Goal - Restate, word for word, every line of the data.

Records that describe objects -

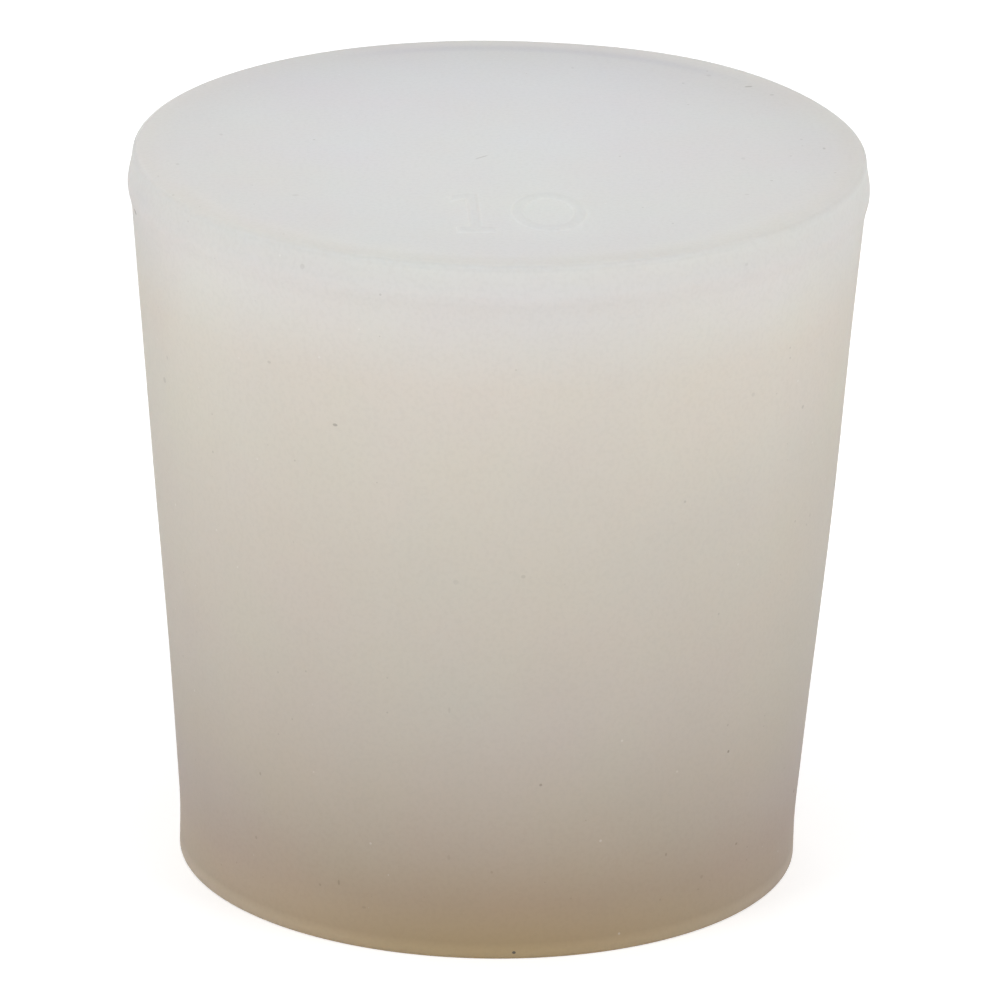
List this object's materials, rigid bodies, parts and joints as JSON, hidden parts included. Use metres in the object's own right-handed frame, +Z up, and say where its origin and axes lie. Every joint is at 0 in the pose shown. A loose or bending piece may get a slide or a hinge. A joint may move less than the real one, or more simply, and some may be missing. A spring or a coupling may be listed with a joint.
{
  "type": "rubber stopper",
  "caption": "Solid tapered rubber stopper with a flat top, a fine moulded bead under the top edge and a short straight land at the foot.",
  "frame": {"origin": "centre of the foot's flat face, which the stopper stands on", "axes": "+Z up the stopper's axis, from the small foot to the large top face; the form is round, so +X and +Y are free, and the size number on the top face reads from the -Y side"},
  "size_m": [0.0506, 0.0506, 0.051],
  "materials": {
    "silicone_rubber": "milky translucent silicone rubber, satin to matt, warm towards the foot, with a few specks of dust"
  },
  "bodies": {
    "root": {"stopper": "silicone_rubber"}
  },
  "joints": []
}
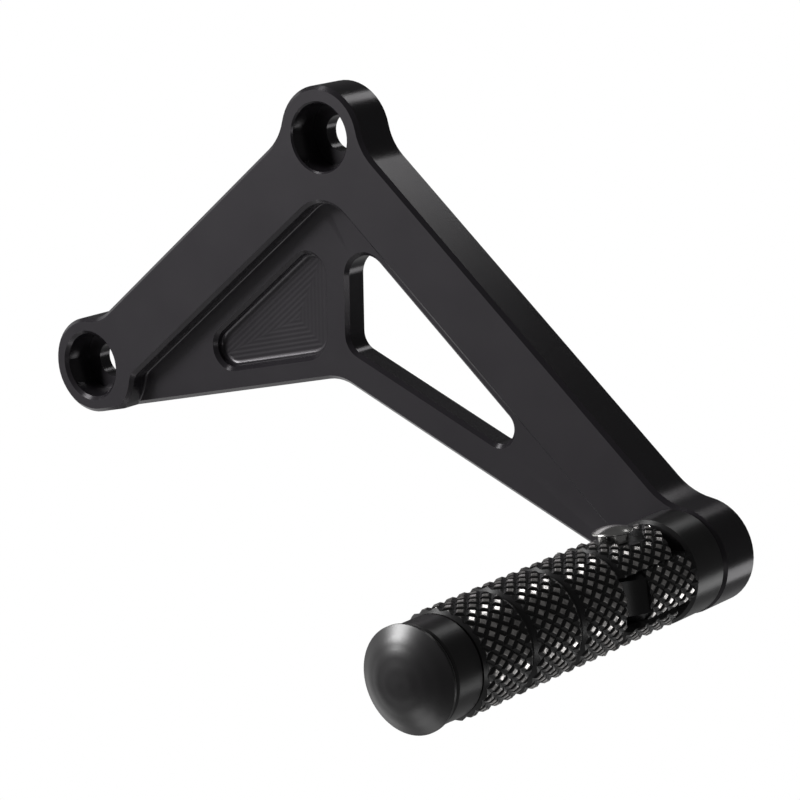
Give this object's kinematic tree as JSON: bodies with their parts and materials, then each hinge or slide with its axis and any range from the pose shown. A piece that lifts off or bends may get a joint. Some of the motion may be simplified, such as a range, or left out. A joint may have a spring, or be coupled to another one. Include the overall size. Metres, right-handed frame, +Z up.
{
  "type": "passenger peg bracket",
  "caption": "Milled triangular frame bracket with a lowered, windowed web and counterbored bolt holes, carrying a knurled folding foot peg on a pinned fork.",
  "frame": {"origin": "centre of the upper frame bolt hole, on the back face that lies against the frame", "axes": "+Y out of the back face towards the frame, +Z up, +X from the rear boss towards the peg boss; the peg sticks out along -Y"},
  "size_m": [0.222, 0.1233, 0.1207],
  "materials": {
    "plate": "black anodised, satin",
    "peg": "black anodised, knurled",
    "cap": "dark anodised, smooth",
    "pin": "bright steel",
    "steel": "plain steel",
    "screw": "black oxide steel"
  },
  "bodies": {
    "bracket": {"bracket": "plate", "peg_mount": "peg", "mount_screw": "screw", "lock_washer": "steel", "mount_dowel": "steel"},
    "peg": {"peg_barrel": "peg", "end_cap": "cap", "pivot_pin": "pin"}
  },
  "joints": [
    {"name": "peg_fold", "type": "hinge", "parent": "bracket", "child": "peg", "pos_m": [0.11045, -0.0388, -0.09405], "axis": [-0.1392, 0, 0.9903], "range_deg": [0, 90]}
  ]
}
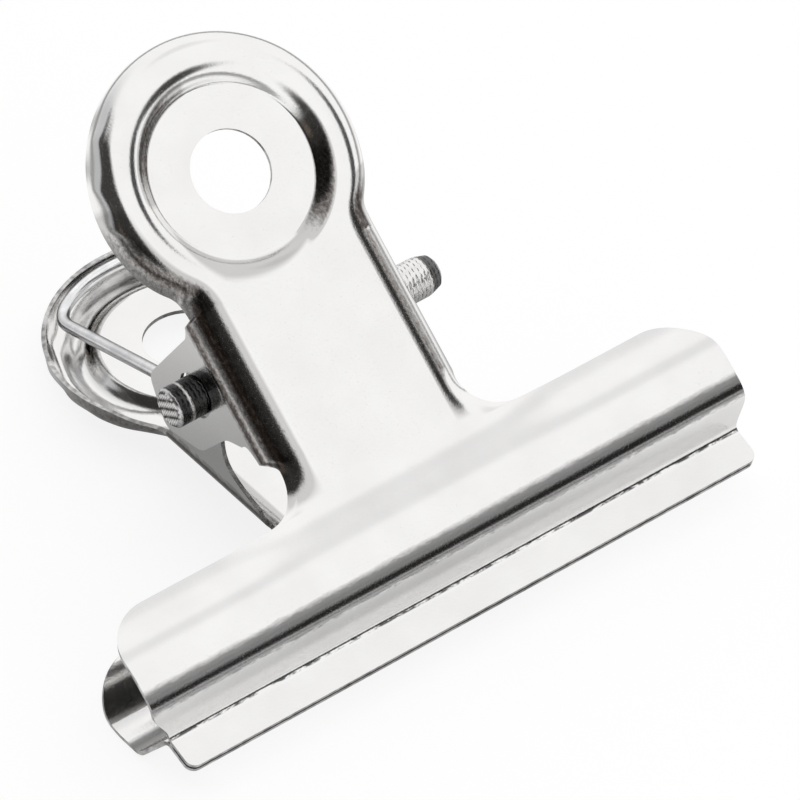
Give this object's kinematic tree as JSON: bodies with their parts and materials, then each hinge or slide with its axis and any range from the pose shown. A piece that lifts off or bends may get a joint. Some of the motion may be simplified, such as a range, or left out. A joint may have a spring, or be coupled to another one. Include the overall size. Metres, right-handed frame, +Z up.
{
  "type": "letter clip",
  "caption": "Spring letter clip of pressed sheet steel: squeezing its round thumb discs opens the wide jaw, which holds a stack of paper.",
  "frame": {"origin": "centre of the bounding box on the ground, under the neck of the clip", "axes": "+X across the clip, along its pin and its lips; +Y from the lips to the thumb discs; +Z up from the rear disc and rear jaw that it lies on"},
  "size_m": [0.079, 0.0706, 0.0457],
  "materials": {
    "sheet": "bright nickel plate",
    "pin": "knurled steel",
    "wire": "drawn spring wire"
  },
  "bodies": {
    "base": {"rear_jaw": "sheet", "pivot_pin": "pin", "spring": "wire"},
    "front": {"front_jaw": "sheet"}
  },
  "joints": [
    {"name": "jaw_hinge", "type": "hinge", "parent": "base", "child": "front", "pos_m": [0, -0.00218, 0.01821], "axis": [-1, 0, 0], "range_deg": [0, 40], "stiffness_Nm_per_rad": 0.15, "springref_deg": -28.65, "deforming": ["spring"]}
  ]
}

Written response -
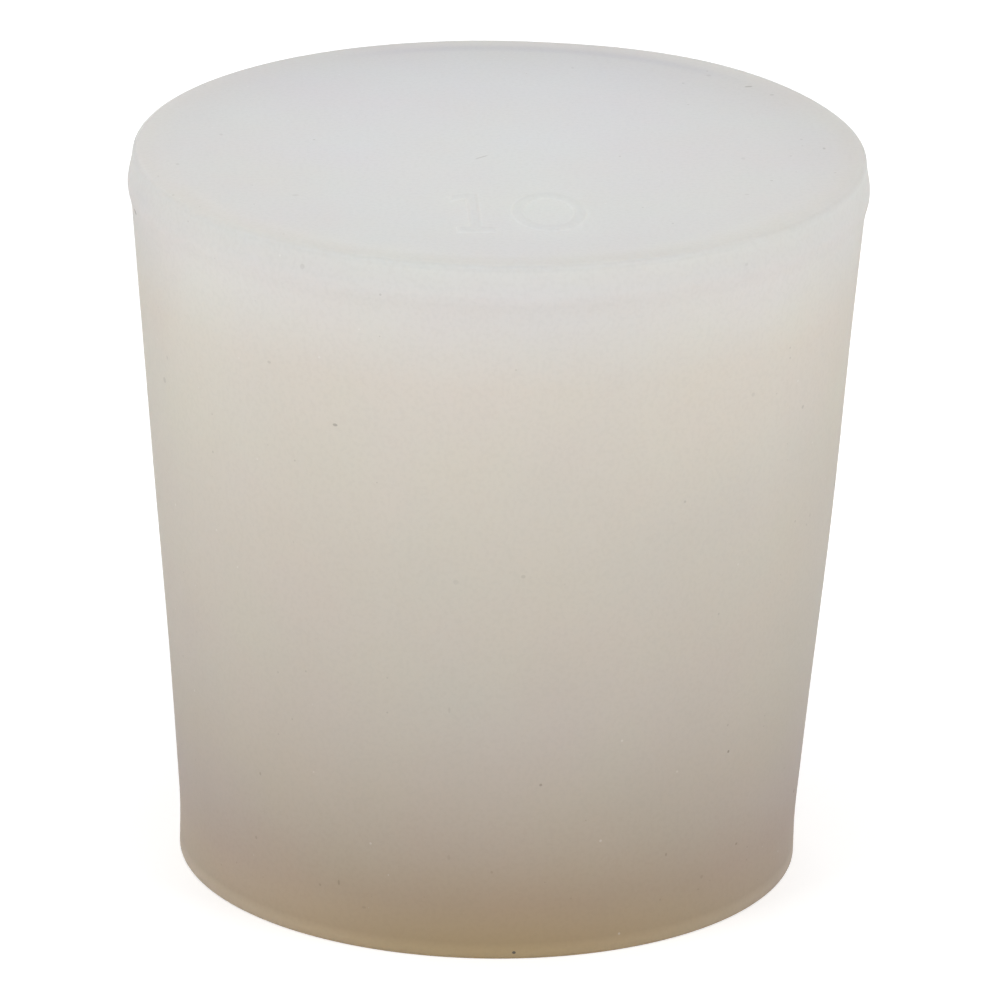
List this object's materials, rigid bodies, parts and joints as JSON, hidden parts included. Use metres in the object's own right-handed frame, +Z up, and say where its origin and axes lie. Every joint is at 0 in the pose shown. A loose or bending piece may get a slide or a hinge. A joint may move less than the real one, or more simply, and some may be missing. A spring or a coupling may be listed with a joint.
{
  "type": "rubber stopper",
  "caption": "Solid tapered rubber stopper with a flat top, a fine moulded bead under the top edge and a short straight land at the foot.",
  "frame": {"origin": "centre of the foot's flat face, which the stopper stands on", "axes": "+Z up the stopper's axis, from the small foot to the large top face; the form is round, so +X and +Y are free, and the size number on the top face reads from the -Y side"},
  "size_m": [0.0506, 0.0506, 0.051],
  "materials": {
    "silicone_rubber": "milky translucent silicone rubber, satin to matt, warm towards the foot, with a few specks of dust"
  },
  "bodies": {
    "root": {"stopper": "silicone_rubber"}
  },
  "joints": []
}
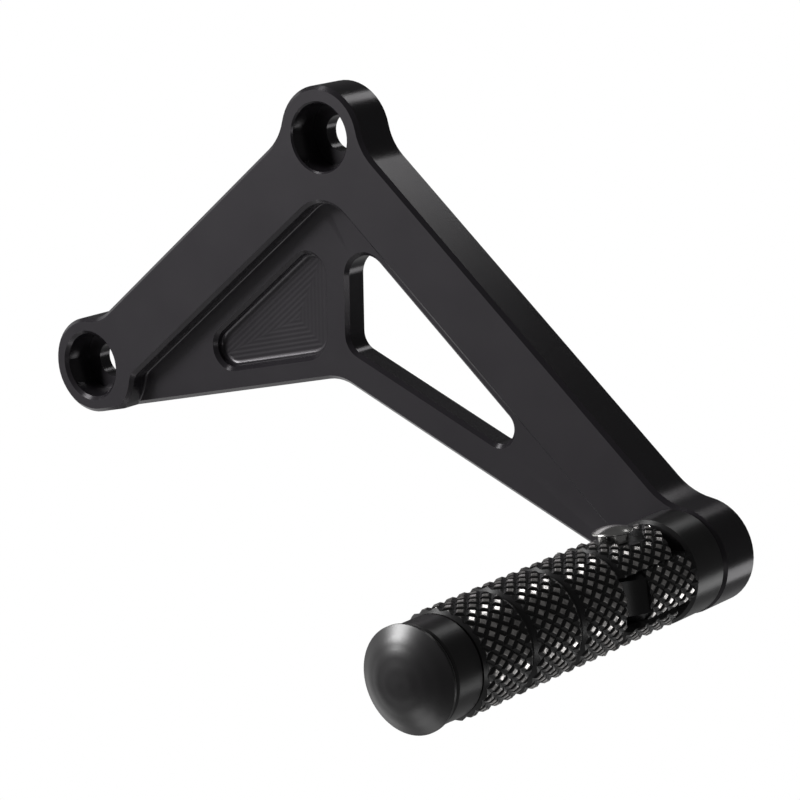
Give this object's kinematic tree as JSON: bodies with their parts and materials, then each hinge or slide with its axis and any range from the pose shown. A piece that lifts off or bends may get a joint. Some of the motion may be simplified, such as a range, or left out. A joint may have a spring, or be coupled to another one. Include the overall size. Metres, right-handed frame, +Z up.
{
  "type": "passenger peg bracket",
  "caption": "Milled triangular frame bracket with a lowered, windowed web and counterbored bolt holes, carrying a knurled folding foot peg on a pinned fork.",
  "frame": {"origin": "centre of the upper frame bolt hole, on the back face that lies against the frame", "axes": "+Y out of the back face towards the frame, +Z up, +X from the rear boss towards the peg boss; the peg sticks out along -Y"},
  "size_m": [0.222, 0.1233, 0.1207],
  "materials": {
    "plate": "black anodised, satin",
    "peg": "black anodised, knurled",
    "cap": "dark anodised, smooth",
    "pin": "bright steel",
    "steel": "plain steel",
    "screw": "black oxide steel"
  },
  "bodies": {
    "bracket": {"bracket": "plate", "peg_mount": "peg", "mount_screw": "screw", "lock_washer": "steel", "mount_dowel": "steel"},
    "peg": {"peg_barrel": "peg", "end_cap": "cap", "pivot_pin": "pin"}
  },
  "joints": [
    {"name": "peg_fold", "type": "hinge", "parent": "bracket", "child": "peg", "pos_m": [0.11045, -0.0388, -0.09405], "axis": [-0.1392, 0, 0.9903], "range_deg": [0, 90]}
  ]
}
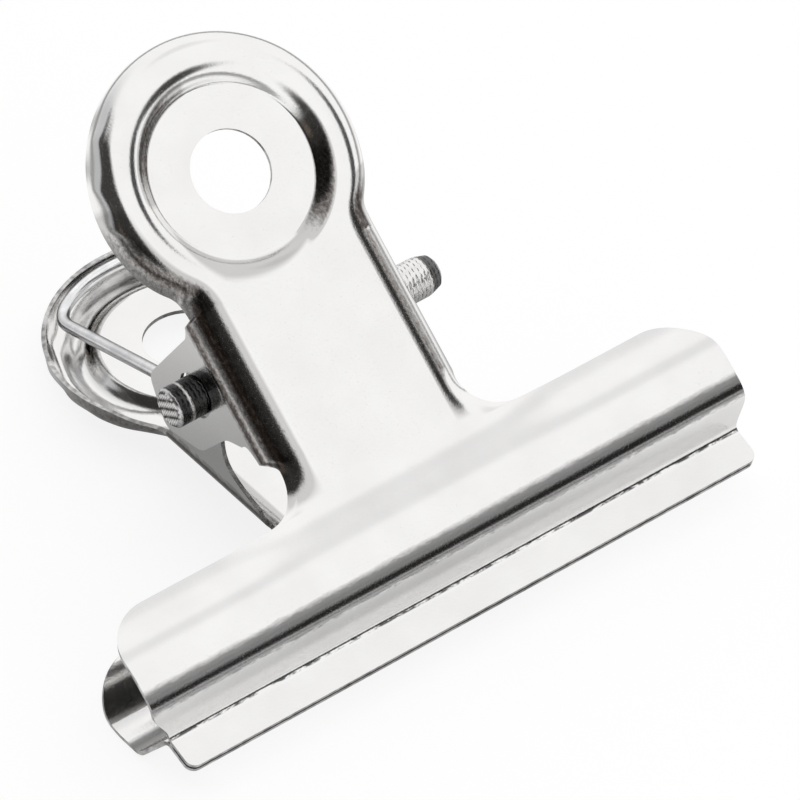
Give this object's kinematic tree as JSON: bodies with their parts and materials, then each hinge or slide with its axis and any range from the pose shown. A piece that lifts off or bends may get a joint. Some of the motion may be simplified, such as a range, or left out. A joint may have a spring, or be coupled to another one. Include the overall size. Metres, right-handed frame, +Z up.
{
  "type": "letter clip",
  "caption": "Spring letter clip of pressed sheet steel: squeezing its round thumb discs opens the wide jaw, which holds a stack of paper.",
  "frame": {"origin": "centre of the bounding box on the ground, under the neck of the clip", "axes": "+X across the clip, along its pin and its lips; +Y from the lips to the thumb discs; +Z up from the rear disc and rear jaw that it lies on"},
  "size_m": [0.079, 0.0706, 0.0457],
  "materials": {
    "sheet": "bright nickel plate",
    "pin": "knurled steel",
    "wire": "drawn spring wire"
  },
  "bodies": {
    "base": {"rear_jaw": "sheet", "pivot_pin": "pin", "spring": "wire"},
    "front": {"front_jaw": "sheet"}
  },
  "joints": [
    {"name": "jaw_hinge", "type": "hinge", "parent": "base", "child": "front", "pos_m": [0, -0.00218, 0.01821], "axis": [-1, 0, 0], "range_deg": [0, 40], "stiffness_Nm_per_rad": 0.15, "springref_deg": -28.65, "deforming": ["spring"]}
  ]
}